Francisco Eliseu Aquino, climatologista e professor da Universidade Federal do Rio Grande do Sul (UFRGS), é pessimista ao visualizar a possibilidade de ocorrência do cenário mais brando:
— Não acredito que teremos êxito com o Acordo de Paris, mas sim superá-lo (o limite de aquecimento proposto). Na minha avaliação, já temos invernos mais quentes, inclusive o deste ano, apesar da sequência de dias frios. Vamos seguir com invernos mornos na climatologia de longo prazo, pois não conseguiremos mitigar (a emissão de gases). O estudo não é alarmista.
Jean Ometto acrescenta que as projeções que usam modelos climáticos carregam um nível de incerteza por conta do longo prazo. Ainda assim, define como “factíveis” as previsões apresentadas no estudo norte-americano:
— Por mais que (o modelo do pior cenário) seja “catastrófico”, as emissões das últimas décadas nos levam ao futuro descrito por esse cenário.
Outros exemplos de cidades brasileiras (no cenário pessimista):
Brasília (DF): verão 6°C mais quente e 19,2% mais seco. Os invernos projetados seriam 4,4°C mais quentes e 23,2% mais secos. Situação parecida com a de Rondonópolis (MT) atualmente.
São Paulo (SP): aumento de 3,8°C na temperatura no verão e 5,8% na umidade na mesma estação. É projetado o inverno 4,1°C mais quente e 40,6% mais úmido. O clima em 2080 seria semelhante ao vivido atualmente em Ribas do Rio Pardo (MT).
Florianópolis (SC): a capital terá os verões 4°C mais quentes e 1,7% mais secos. Invernos serão 4°C mais quentes e 2,9% mais úmidos. Cidade correspondente hoje: Miracatu (SP).
Curitiba (PR): verões 3,7°C mais quentes e 8,2% mais úmidos. Já os invernos deverão ser 3,8°C mais quentes e 20,4% mais úmidos. O clima local futuro pode ser comparado ao atual de Apucarana, no mesmo Estado.
Manaus (AM): é esperado que o clima futuro seja “diferente de tudo o que já foi encontrado em qualquer lugar da Terra”, portanto não há correspondências climáticas.
Como o mapa foi feito
O estudo usa dados do Painel Intergovernamental sobre Mudanças Climáticas (IPCC, na sigla em inglês) e foi feito pelo ecologista Matthew Fitzpatrick.
Em 2019, o pesquisador publicou o trabalho com foco no futuro nas cidades dos Estados Unidos; por isso é usada a projeção de 60 anos, 2020-2080.

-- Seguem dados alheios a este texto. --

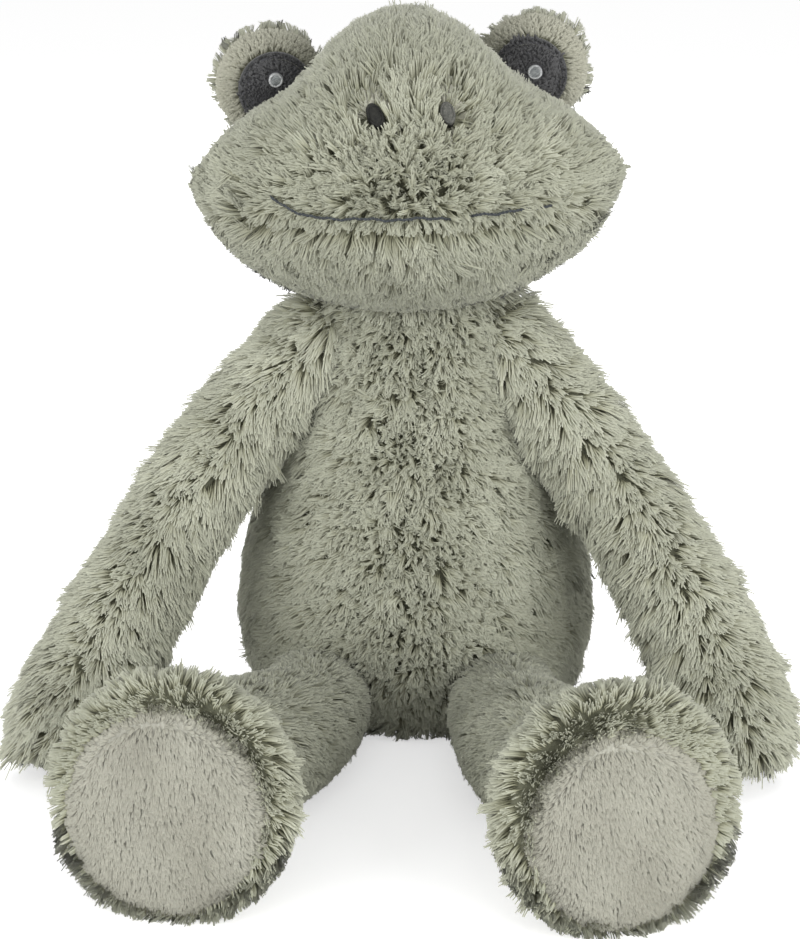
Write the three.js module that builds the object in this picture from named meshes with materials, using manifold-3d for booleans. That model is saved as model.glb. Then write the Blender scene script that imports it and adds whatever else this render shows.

A estimativa (leia aqui) foi ampliada para os demais países, com publicação do mapa em junho deste ano. O mapeamento, porém, não considera fenômenos capazes de alterar a dinâmica do clima, como o aumento do nível do mar, queimadas, derretimento das geleiras e outros fatores oriundos das mudanças climáticas.
Fitzpatrick diz que “devido à magnitude da mudança climática esperada” a correspondência pode não ser semelhante, especialmente para as cidades próximas do Equador.
Segundo ele, muitos locais podem experimentar "um clima futuro diferente de tudo o que está presente na Terra hoje, especialmente se as taxas de emissões de gases de efeito estufa não forem reduzidas”.